Les sanctions imposées à la Syrie ont non seulement puni les massacres du régime Assad, mais ont également étouffé l’économie syrienne pendant des années. La décision de Trump de lever cet embargo peut, à première vue, sembler animée par des considérations humanitaires ; pourtant, elle repose sur un calcul géopolitique plus complexe. Les États-Unis cherchent à réintégrer les pays de la région, ainsi que Damas, dans “le système” afin d’endiguer l’influence croissante de la Chine au Moyen-Orient. En effet, la Chine tente d’étendre ses connexions, notamment avec l’Iran et la Syrie, à travers son projet des “Nouvelles Routes de la Soie”. Ce que fait Trump, c’est établir une “ligne américaine” en réponse à cette ligne chinoise.

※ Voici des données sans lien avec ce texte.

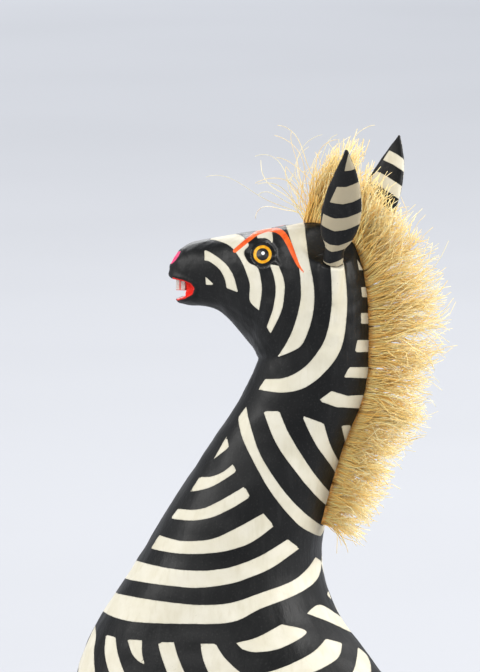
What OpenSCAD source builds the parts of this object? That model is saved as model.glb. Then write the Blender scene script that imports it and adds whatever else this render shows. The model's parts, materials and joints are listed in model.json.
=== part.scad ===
/* [Figure] */
// Height of the poll (top of the head) above the ground; everything scales with it (mm)
figure_height = 259; // [200:1:360]
// Width factor of the whole carving, side to side
width_factor = 1; // [0.85:0.01:1.25]

/* [Ears] */
// Length of an ear from its seat to its tip (mm)
ear_length = 37; // [28:0.5:48]
// Broad width of an ear (mm)
ear_width = 11; // [8:0.25:15]
// Thickness of an ear at its thickest (mm)
ear_thickness = 5.4; // [4.8:0.1:8]
// Distance of each ear seat from the middle plane (mm)
ear_offset = 12; // [11.6:0.1:13]
// Diameter of the loose peg in each ear (mm)
ear_peg_diameter = 2.5; // [2:0.1:3]
// Length of peg that stands in the head (mm)
ear_peg_depth = 9; // [6:0.5:12]
// Length of peg that stands in the ear (mm)
ear_peg_reach = 11; // [8:0.5:14]

/* [Tail] */
// Length of the carved tail (mm)
tail_length = 27; // [18:0.5:40]
// Diameter of the tail at its root (mm)
tail_diameter = 8; // [6.5:0.25:12]
// Diameter of the loose peg in the tail (mm)
tail_peg_diameter = 3; // [2:0.1:4]
// Length of the fibre tuft on the tail (mm)
tail_tuft_length = 22; // [14:1:34]

/* [Mane] */
// Width of the carved mane groove (mm)
groove_width = 3; // [2.4:0.1:4]
// Depth of the carved mane groove (mm)
groove_depth = 3.2; // [2.4:0.1:4.5]
// Length factor of the fibres
mane_length_factor = 1; // [0.7:0.02:1.3]

/* [Dowels] */
// Diameter of the dowel between head and neck (mm)
neck_dowel_diameter = 9; // [6:0.5:12]
// Length of the neck dowel (mm)
neck_dowel_length = 36; // [20:1:44]
// Diameter of the leg dowels (mm)
leg_dowel_diameter = 6; // [4:0.5:9]
// Length of the leg dowels (mm)
leg_dowel_length = 24; // [14:1:32]

/* [Fits] */
// Radial clearance of a turning peg in its hole (mm)
peg_clearance = 0.05; // [0.02:0.01:0.1]
// Radial glue gap around a fixed dowel (mm)
glue_gap = 0.05; // [0:0.01:0.15]
// Gap around a haunch in its shallow pocket (mm)
pocket_gap = 0.2; // [0.1:0.05:0.5]
// Clear space between fibre and wood, and between tufts (mm)
fibre_gap = 0.3; // [0.15:0.05:0.6]

/* [Hidden] */
mane_tufts = 20;
K = figure_height / 259;
W = K * width_factor;
FAR = 400 * K;
dowel_end_gap = 0.5;
peg_end_gap = 0.3;
hole_end_gap = 0.5;
cut_over = 1;
bore_over = 4;
cut_sides = 40;
bore_sides = 32;

// carved forms: each row is one flat slice,
// [front x, front z, back x, back z, half width, back bias, squareness]
HEAD = [
  [-46.0, 237.8, -46.9, 245.2, 2.6, 0.00, 2.2],
  [-45.5, 235.2, -46.4, 246.8, 5.0, 0.00, 2.2],
  [-44.0, 233.6, -44.8, 248.8, 6.9, 0.00, 2.2],
  [-41.0, 232.8, -41.4, 251.4, 8.4, 0.02, 2.2],
  [-35.4, 232.5, -35.3, 253.0, 9.3, 0.05, 2.2],
  [-31.0, 231.3, -28.0, 254.4, 10.0, 0.10, 2.2],
  [-27.4, 228.4, -20.4, 256.0, 11.2, 0.15, 2.2],
  [-24.2, 225.0, -11.2, 258.0, 12.6, 0.20, 2.2],
  [-21.6, 222.0, -3.0, 259.2, 13.6, 0.20, 2.2],
  [-20.0, 220.3, 4.4, 258.6, 14.8, 0.14, 2.4],
  [-19.2, 219.4, 10.2, 254.6, 15.3, 0.10, 2.5],
  [-19.0, 218.8, 13.6, 247.0, 15.4, 0.04, 2.4],
  [-18.8, 218.5, 15.0, 238.0, 15.2, 0.00, 2.2],
  [-18.7, 218.2, 15.6, 227.0, 15.0, 0.00, 2.1]];

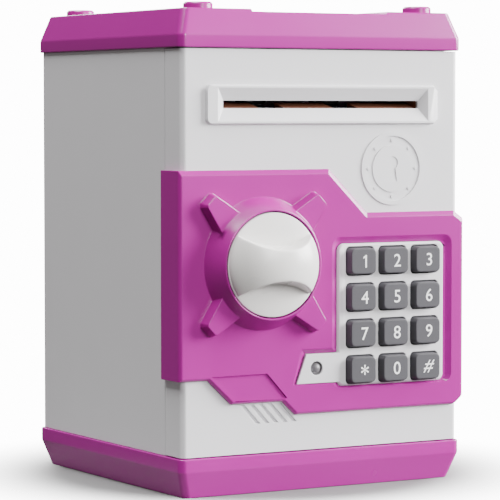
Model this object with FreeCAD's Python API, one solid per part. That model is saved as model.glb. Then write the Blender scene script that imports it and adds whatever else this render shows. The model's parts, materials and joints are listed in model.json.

Le passé du nouveau dirigeant syrien Ahmed al-Charra peut être sujet à controverse en Occident, mais son ouverture au dialogue avec l’Ouest en fait un profil utile aux intérêts américains. La participation des entreprises américaines à la reconstruction de la Syrie post-Assad vise à établir une zone d’influence aussi bien économique qu’idéologique. Cette stratégie peut être interprétée comme une forme de “diplomatie de restauration” face à la “diplomatie des infrastructures” que mène la Chine au Moyen-Orient.
Le sommet de Trump à Riyad apparaît en réalité comme la continuation de sa première grande initiative de politique étrangère lancée en 2017. Mais cette fois, la cible n’est pas l’Iran, c’est la Chine. L’accord d’armement de 142 milliards de dollars conclu avec l’Arabie saoudite renforce non seulement les liens entre ce pays et les États-Unis, mais vise aussi à limiter l’influence de la Chine dans le domaine de la sécurité. Le trafic diplomatique s’est également intensifié avec la Turquie. En tant que membre de l’OTAN, mais aussi partenaire économique de la Chine, Ankara devient pour Washington un “acteur d’équilibre” stratégique. Trump manœuvre pour ramener ces acteurs dans l’orbite américaine.

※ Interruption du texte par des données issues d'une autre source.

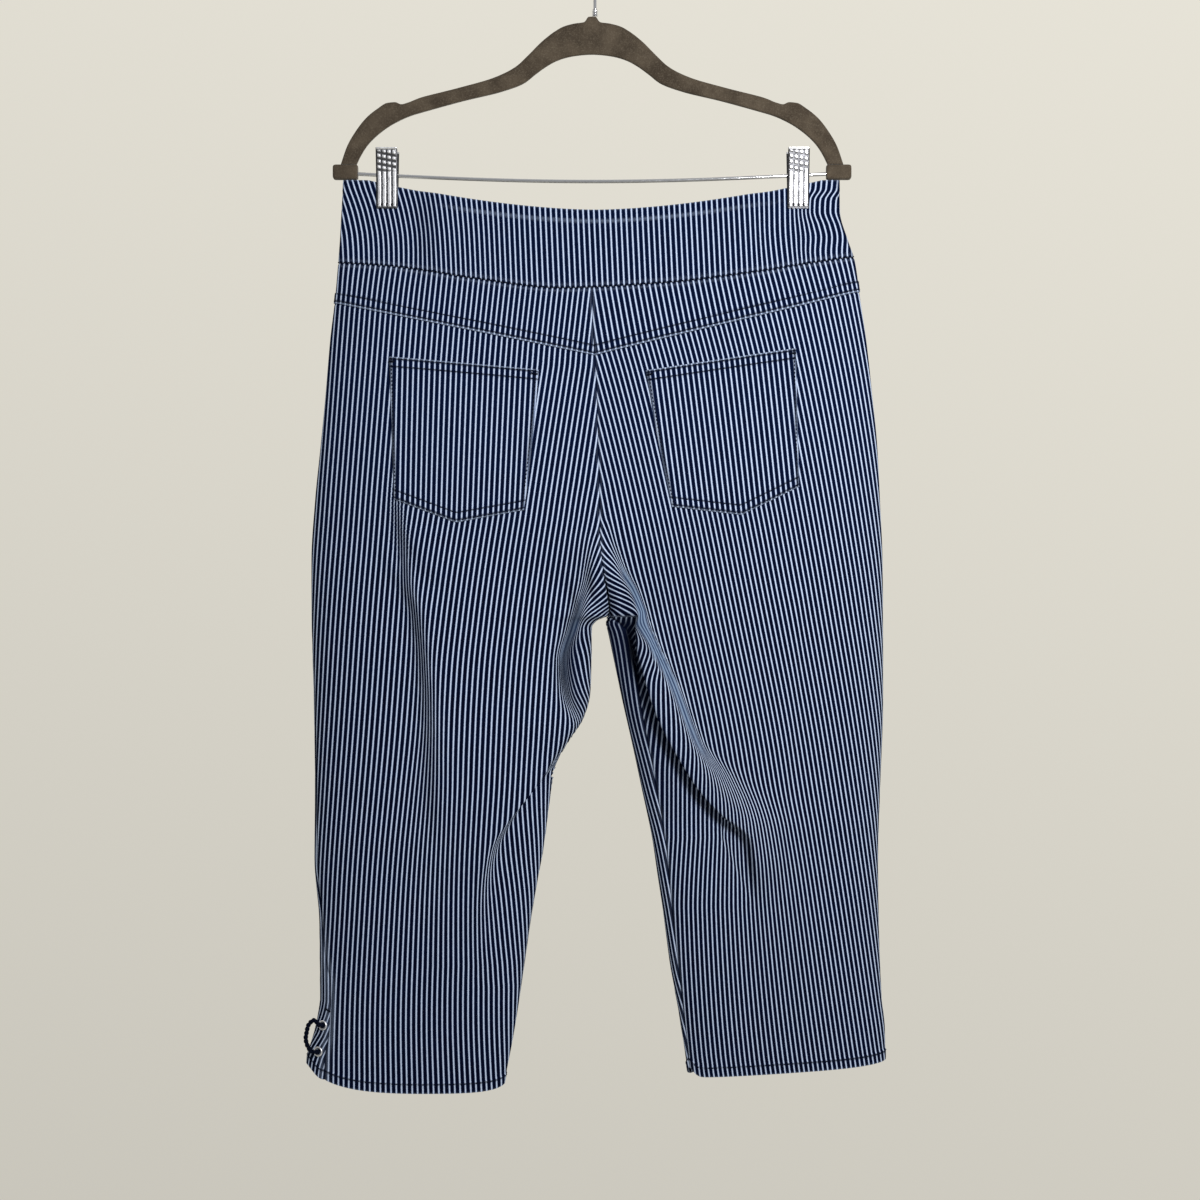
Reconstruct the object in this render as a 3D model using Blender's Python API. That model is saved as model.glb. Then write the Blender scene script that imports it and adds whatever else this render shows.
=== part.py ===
"""Capri pants held by two clips on a trouser hanger, modelled at their real size.

Metres, +Z up. The origin is the inside top of the hook, where a rail carries the hanger.
The back of the pants faces -Y, so the wearer's left is at -X. The tables are in millimetres.

A cloth panel is a grid of points with a row for each height on the side seam. Each panel
takes its points from one flattened tube for the hips, or one for each leg, so that
neighbours meet along a seam with SEAM_GAP between them.
"""

from collections import namedtuple
import math

import bmesh
import bpy
from mathutils import Vector
import numpy as np

MM = 0.001
SEAM_GAP = 0.3
CLOTH = 1.6              # wall of every cloth panel
GRIPPED_GAP = 0.6        # between the front and back cloth in a clip
POCKET_CLOTH = 1.2
POCKET_LIFT = 0.5        # from a panel to the pocket that lies on it
SMOOTH_ANGLE = math.radians(40.0)

OTHER = {"left": "right", "right": "left"}
FACING = {"back": -1.0, "front": 1.0}


# ---------------------------------------------------------------- tables and curves

def table(columns, *rows):
    """One array for each named column."""
    return dict(zip(columns.split(), np.array(rows, dtype=float).T))


def read(rows, key, column, at):
    """A smooth curve through a table's points that never overshoots them."""
    xs, ys = rows[key], rows[column]
    if xs[0] > xs[-1]:
        xs, ys = xs[::-1], ys[::-1]
    run = np.diff(xs)
    slope = np.diff(ys) / run
    tangent = np.zeros_like(ys)
    tangent[0], tangent[-1] = slope[0], slope[-1]
    turns = slope[:-1] * slope[1:] <= 0.0
    safe = np.where(turns, 1.0, slope[:-1] + slope[1:])
    tangent[1:-1] = np.where(turns, 0.0, 2.0 * slope[:-1] * slope[1:] / safe)
    at = np.clip(at, xs[0], xs[-1])
    i = np.clip(np.searchsorted(xs, at, side="right") - 1, 0, len(run) - 1)
    t = (at - xs[i]) / run[i]
    return ((1 + 2 * t) * (1 - t) ** 2 * ys[i] + t * (1 - t) ** 2 * run[i] * tangent[i]
            + t * t * (3 - 2 * t) * ys[i + 1] - t * t * (1 - t) * run[i] * tangent[i + 1])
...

Ces dernières années, la Chine a mené au Moyen-Orient une politique de “remplissage du vide”. À travers des investissements dans les infrastructures, des accords énergétiques, des projets portuaires et les technologies 5G, elle a offert aux pays de la région une voie de développement alternative. Mais cette attractivité économique s’est accompagnée de nouvelles formes de dépendance politique. Aujourd’hui, les États-Unis se tournent à nouveau vers leurs anciens alliés pour briser ce “cercle doux” mis en place par la Chine. L’ouverture de Trump sur la Syrie et ses efforts pour renouveler les partenariats régionaux s’inscrivent dans une véritable “stratégie de contre-ceinture”.

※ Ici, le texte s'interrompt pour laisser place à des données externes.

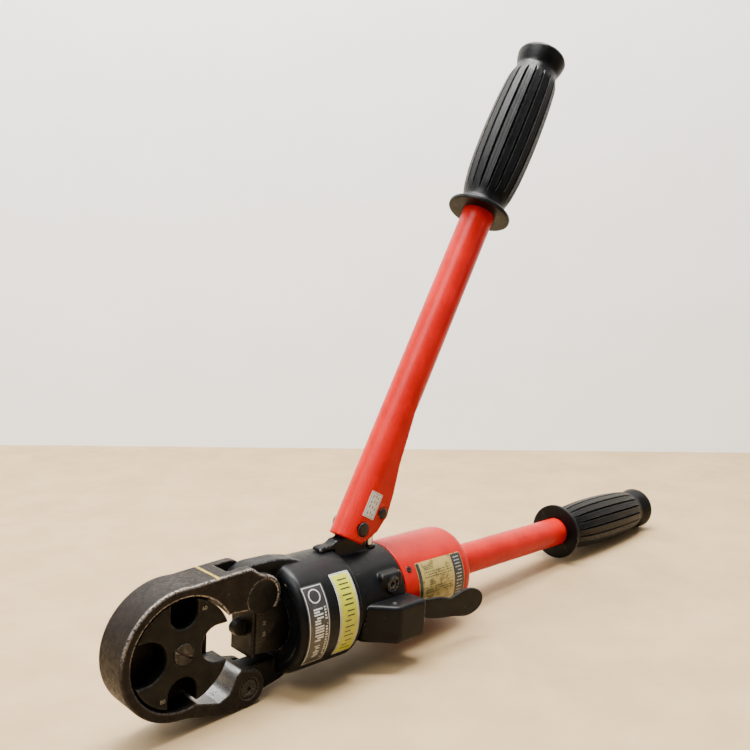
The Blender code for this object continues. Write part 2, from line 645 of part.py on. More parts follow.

La visite de Trump au Moyen-Orient ne renvoie pas à la création d’une nouvelle structure de type OTAN, mais plutôt à un système d’alliances souples et fondées sur les intérêts. Cette structure privilégie le discours du bénéfice mutuel plutôt que celui de la démocratie. Ce “bloc pragmatique”, mis en place pour contrer l’influence chinoise, symbolise la résurgence de la politique étrangère américaine classique.
La levée des sanctions contre la Syrie par Trump n’est pas seulement un réajustement diplomatique ; c’est aussi le premier pas d’un nouveau front ouvert par les États-Unis dans leur compétition pour l’hégémonie mondiale face à la Chine. Le Moyen-Orient est en train de se reconfigurer. Mais cette fois, il ne s’agit pas d’exporter la démocratie, mais de rallier des alliés. La vraie question dans cette nouvelle ère est la suivante : Dans cette région prise en étau entre la Chine et les États-Unis, qui choisira de se ranger de quel côté ?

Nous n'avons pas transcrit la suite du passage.